**PROBLEM DETAILS:** Make an exact copy of the lines below.
○ ○ ○ ○ ○ ○ ○
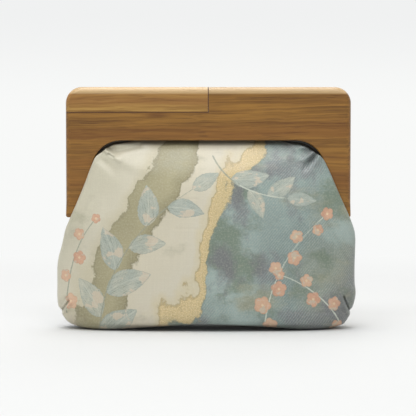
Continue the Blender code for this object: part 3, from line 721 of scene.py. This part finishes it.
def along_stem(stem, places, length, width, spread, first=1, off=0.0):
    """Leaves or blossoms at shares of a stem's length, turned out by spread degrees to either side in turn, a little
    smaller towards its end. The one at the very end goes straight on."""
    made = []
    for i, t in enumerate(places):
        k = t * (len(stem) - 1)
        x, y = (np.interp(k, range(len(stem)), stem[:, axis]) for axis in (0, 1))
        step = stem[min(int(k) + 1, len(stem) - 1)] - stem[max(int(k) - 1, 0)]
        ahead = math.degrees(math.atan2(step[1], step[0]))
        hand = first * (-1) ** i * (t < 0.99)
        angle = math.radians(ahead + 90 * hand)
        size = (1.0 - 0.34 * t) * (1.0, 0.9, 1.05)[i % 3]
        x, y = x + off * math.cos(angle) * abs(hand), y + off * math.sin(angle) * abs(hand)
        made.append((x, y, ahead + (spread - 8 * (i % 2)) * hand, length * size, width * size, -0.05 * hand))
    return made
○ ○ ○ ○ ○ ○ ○
**RESULT OF THIS TASK:**
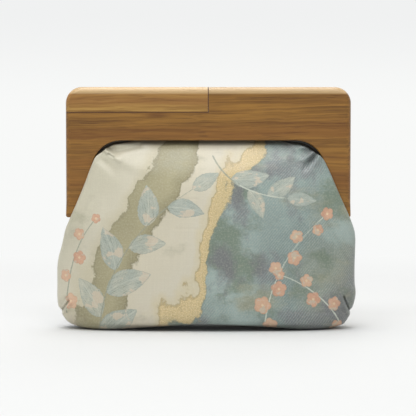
Continue the Blender code for this object: part 3, from line 721 of scene.py. This part finishes it.
def along_stem(stem, places, length, width, spread, first=1, off=0.0):
    """Leaves or blossoms at shares of a stem's length, turned out by spread degrees to either side in turn, a little
    smaller towards its end. The one at the very end goes straight on."""
    made = []
    for i, t in enumerate(places):
        k = t * (len(stem) - 1)
        x, y = (np.interp(k, range(len(stem)), stem[:, axis]) for axis in (0, 1))
        step = stem[min(int(k) + 1, len(stem) - 1)] - stem[max(int(k) - 1, 0)]
        ahead = math.degrees(math.atan2(step[1], step[0]))
        hand = first * (-1) ** i * (t < 0.99)
        angle = math.radians(ahead + 90 * hand)
        size = (1.0 - 0.34 * t) * (1.0, 0.9, 1.05)[i % 3]
        x, y = x + off * math.cos(angle) * abs(hand), y + off * math.sin(angle) * abs(hand)
        made.append((x, y, ahead + (spread - 8 * (i % 2)) * hand, length * size, width * size, -0.05 * hand))
    return made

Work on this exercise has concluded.